* TASK REQUIREMENTS *
Copy out all the entries word for word.

* DATA FOR PROCESSING *
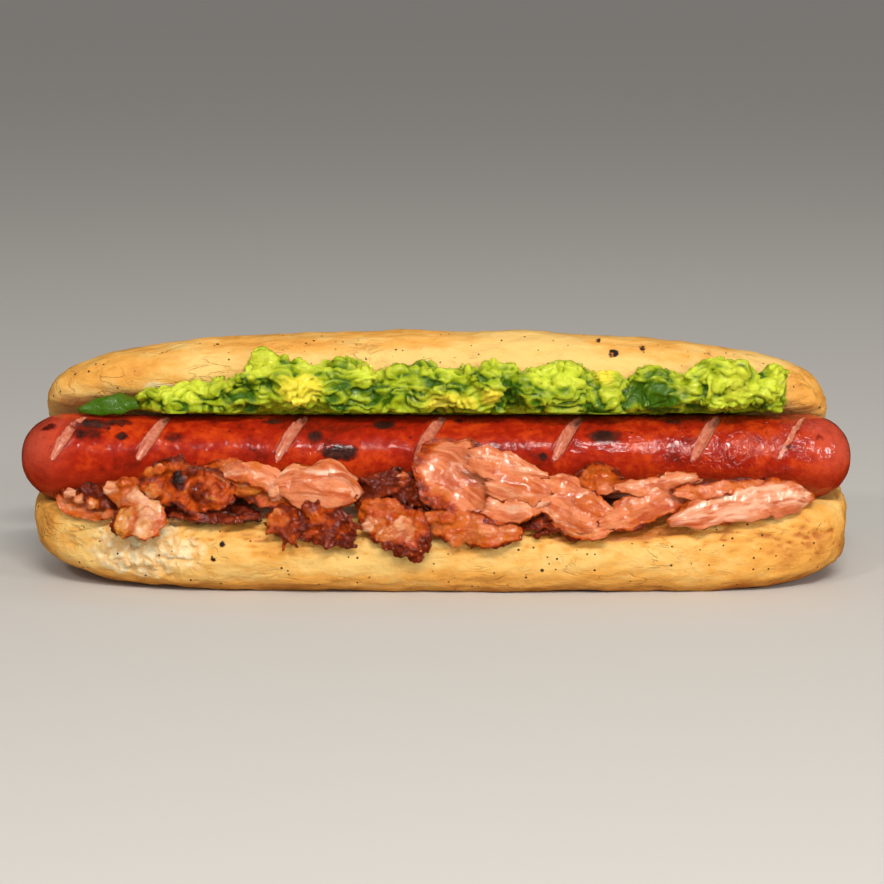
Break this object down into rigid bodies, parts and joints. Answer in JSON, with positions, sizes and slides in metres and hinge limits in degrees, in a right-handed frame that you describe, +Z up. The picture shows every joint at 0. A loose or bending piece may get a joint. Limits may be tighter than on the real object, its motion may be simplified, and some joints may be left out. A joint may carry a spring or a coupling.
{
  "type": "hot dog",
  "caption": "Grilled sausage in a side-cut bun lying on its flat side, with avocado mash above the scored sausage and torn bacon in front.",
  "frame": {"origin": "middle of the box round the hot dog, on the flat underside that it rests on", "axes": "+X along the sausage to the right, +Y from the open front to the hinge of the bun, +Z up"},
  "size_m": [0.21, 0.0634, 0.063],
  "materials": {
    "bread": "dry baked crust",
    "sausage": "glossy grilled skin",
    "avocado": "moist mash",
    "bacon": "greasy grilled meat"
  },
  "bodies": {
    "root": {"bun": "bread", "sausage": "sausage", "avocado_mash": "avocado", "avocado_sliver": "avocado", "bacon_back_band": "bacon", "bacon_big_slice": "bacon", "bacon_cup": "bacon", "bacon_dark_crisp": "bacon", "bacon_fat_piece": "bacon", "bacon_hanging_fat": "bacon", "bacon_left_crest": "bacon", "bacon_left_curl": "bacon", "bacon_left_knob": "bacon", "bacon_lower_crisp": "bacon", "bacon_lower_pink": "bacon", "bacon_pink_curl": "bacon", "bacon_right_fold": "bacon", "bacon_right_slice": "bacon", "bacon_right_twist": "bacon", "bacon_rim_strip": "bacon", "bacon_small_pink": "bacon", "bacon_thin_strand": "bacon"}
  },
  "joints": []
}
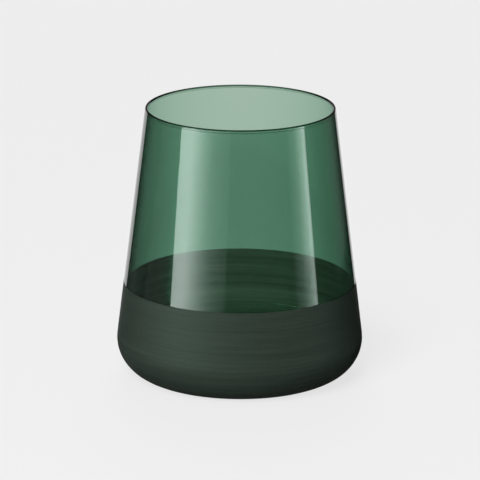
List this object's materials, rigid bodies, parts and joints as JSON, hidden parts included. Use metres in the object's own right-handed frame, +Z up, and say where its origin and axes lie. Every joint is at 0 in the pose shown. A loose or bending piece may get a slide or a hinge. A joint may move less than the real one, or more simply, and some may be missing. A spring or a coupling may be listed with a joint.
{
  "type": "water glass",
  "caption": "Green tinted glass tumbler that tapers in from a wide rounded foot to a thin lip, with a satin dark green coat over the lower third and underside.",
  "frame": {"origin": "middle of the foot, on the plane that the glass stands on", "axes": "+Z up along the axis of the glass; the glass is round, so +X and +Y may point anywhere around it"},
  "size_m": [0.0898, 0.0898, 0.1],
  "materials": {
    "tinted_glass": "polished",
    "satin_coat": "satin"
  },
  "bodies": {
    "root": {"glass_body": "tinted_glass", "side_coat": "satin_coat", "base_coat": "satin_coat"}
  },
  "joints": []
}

* OUTPUT BELOW *
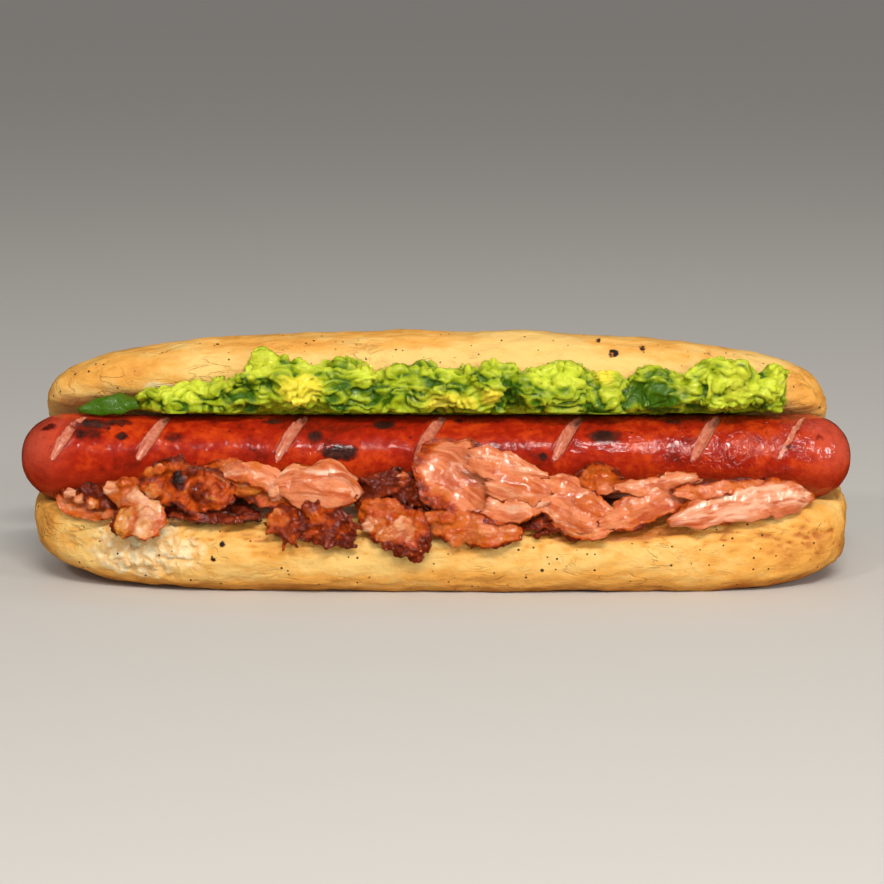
Break this object down into rigid bodies, parts and joints. Answer in JSON, with positions, sizes and slides in metres and hinge limits in degrees, in a right-handed frame that you describe, +Z up. The picture shows every joint at 0. A loose or bending piece may get a joint. Limits may be tighter than on the real object, its motion may be simplified, and some joints may be left out. A joint may carry a spring or a coupling.
{
  "type": "hot dog",
  "caption": "Grilled sausage in a side-cut bun lying on its flat side, with avocado mash above the scored sausage and torn bacon in front.",
  "frame": {"origin": "middle of the box round the hot dog, on the flat underside that it rests on", "axes": "+X along the sausage to the right, +Y from the open front to the hinge of the bun, +Z up"},
  "size_m": [0.21, 0.0634, 0.063],
  "materials": {
    "bread": "dry baked crust",
    "sausage": "glossy grilled skin",
    "avocado": "moist mash",
    "bacon": "greasy grilled meat"
  },
  "bodies": {
    "root": {"bun": "bread", "sausage": "sausage", "avocado_mash": "avocado", "avocado_sliver": "avocado", "bacon_back_band": "bacon", "bacon_big_slice": "bacon", "bacon_cup": "bacon", "bacon_dark_crisp": "bacon", "bacon_fat_piece": "bacon", "bacon_hanging_fat": "bacon", "bacon_left_crest": "bacon", "bacon_left_curl": "bacon", "bacon_left_knob": "bacon", "bacon_lower_crisp": "bacon", "bacon_lower_pink": "bacon", "bacon_pink_curl": "bacon", "bacon_right_fold": "bacon", "bacon_right_slice": "bacon", "bacon_right_twist": "bacon", "bacon_rim_strip": "bacon", "bacon_small_pink": "bacon", "bacon_thin_strand": "bacon"}
  },
  "joints": []
}
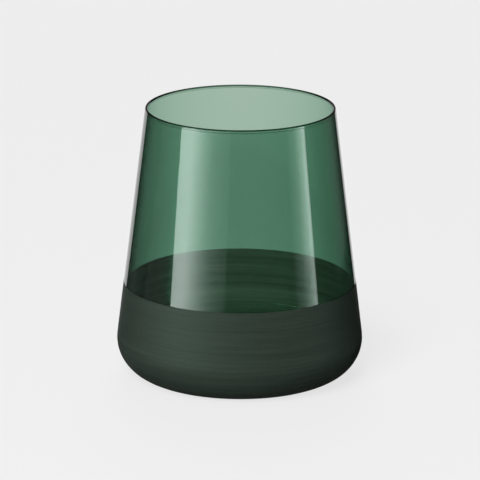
List this object's materials, rigid bodies, parts and joints as JSON, hidden parts included. Use metres in the object's own right-handed frame, +Z up, and say where its origin and axes lie. Every joint is at 0 in the pose shown. A loose or bending piece may get a slide or a hinge. A joint may move less than the real one, or more simply, and some may be missing. A spring or a coupling may be listed with a joint.
{
  "type": "water glass",
  "caption": "Green tinted glass tumbler that tapers in from a wide rounded foot to a thin lip, with a satin dark green coat over the lower third and underside.",
  "frame": {"origin": "middle of the foot, on the plane that the glass stands on", "axes": "+Z up along the axis of the glass; the glass is round, so +X and +Y may point anywhere around it"},
  "size_m": [0.0898, 0.0898, 0.1],
  "materials": {
    "tinted_glass": "polished",
    "satin_coat": "satin"
  },
  "bodies": {
    "root": {"glass_body": "tinted_glass", "side_coat": "satin_coat", "base_coat": "satin_coat"}
  },
  "joints": []
}